Mobile Home Financing & Loans
What if I make my payments late?
Late Payments, especially in the early part of the loan
are really bad news. First of all, the lenders
watch loans to credit challanged buyers like a hawk during the first
few months. Many times the dealer is has to make the loan good
if the buyer defaults during the first few months.
In addition, the numbers really work against you and
make it hard to recover.
To continue with the example from the life
of a loan page, what if you show up with your first payment
a week late. Unfortunately, interest continued to accrue during
that week so your receipt will show that you paid $600 and all of
it went for interest. Even worse, the amount you owe is now
$50,025. So your loan got larger, not smaller. This is
not good.
If you showed up in three weeks with your next payment,
this would not be a big problem.
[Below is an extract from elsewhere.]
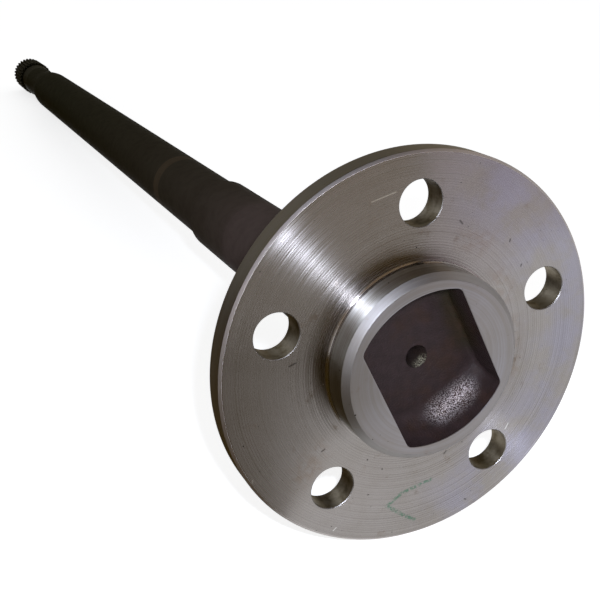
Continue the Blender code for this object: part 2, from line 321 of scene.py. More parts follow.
def pocket_outline(half_width, reach, sizes):
    """The pocket's outline at one depth, COLUMNS points spaced evenly along it.

    Two flats at half_width from the axis, two ends bowed to reach, and corner circles that touch
    a flat and an end from inside. The points start at the middle of one flat and run clockwise,
    so that point j lies near clock angle j in the pocket's own frame.
    """
    corner = min(sizes.pocket_corner_radius, half_width / 2)
    end_r = max(sizes.pocket_end_radius, half_width + corner)
    bow = reach - end_r
    centre_x = half_width - corner
    centre_y = bow + math.sqrt((end_r - corner) ** 2 - centre_x ** 2)
    tangent = math.atan2(centre_y - bow, centre_x)
    turn = np.linspace(0, tangent, POCKET_CORNER_POINTS)
    sweep = np.linspace(tangent, math.pi / 2, POCKET_END_POINTS)
    quarter = np.concatenate([[half_width + 0j],
                              complex(centre_x, centre_y) + corner * np.exp(1j * turn),
                              1j * bow + end_r * np.exp(1j * sweep[1:])])
    half = np.concatenate([quarter, -quarter[-2::-1].conj()])
    whole = np.concatenate([half, -half[1:]])
    length = np.append(0, np.cumsum(abs(np.diff(whole))))
    wanted = np.linspace(0, length[-1], COLUMNS, endpoint=False)
    return np.interp(wanted, length, whole.real) - 1j * np.interp(wanted, length, whole.imag)


def pocket_lumps(points, height):
    """Low lumps of a forged surface: a sum of sine waves 4 to 13 mm long in seeded directions."""
    rng = np.random.default_rng(7)
    waves = rng.normal(size=(LUMP_WAVES, 3))
    waves /= np.linalg.norm(waves, axis=1)[:, None]
    waves *= 2 * np.pi / (rng.uniform(4.0, 13.0, LUMP_WAVES) * MM)[:, None]
    phase = rng.uniform(0, 2 * np.pi, LUMP_WAVES)
    return height * np.sin(points @ waves.T + phase).mean(axis=-1) * math.sqrt(LUMP_WAVES)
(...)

You would only owe three weeks
of additional interest (plus the unpaid from your late payment) so
if you make the second payment when it was originally scheduled, you
would be pretty much back on track.
But people don't do that! If they had trouble making
a payment on time they probably have trouble making the next one in
less than four weeks. Before you know it, you have been making
payments for two or three years and you still owe more than you did
at the start.
When they find that out, people start calling their lawyers,
convinced that someone is cheating them. The reality is chronic
late payments early in the life of the loan can put you "Under
Water" for years.
A large loan is kind of like a huge boulder you are trying
to move with a long stick. Your regular payments (force on the
end of the long stick) give you the power to move the boulder (pay
down the loan), but if the boulder slips back (loan isn't paid down)
the end of the stick will hammer you into the ground.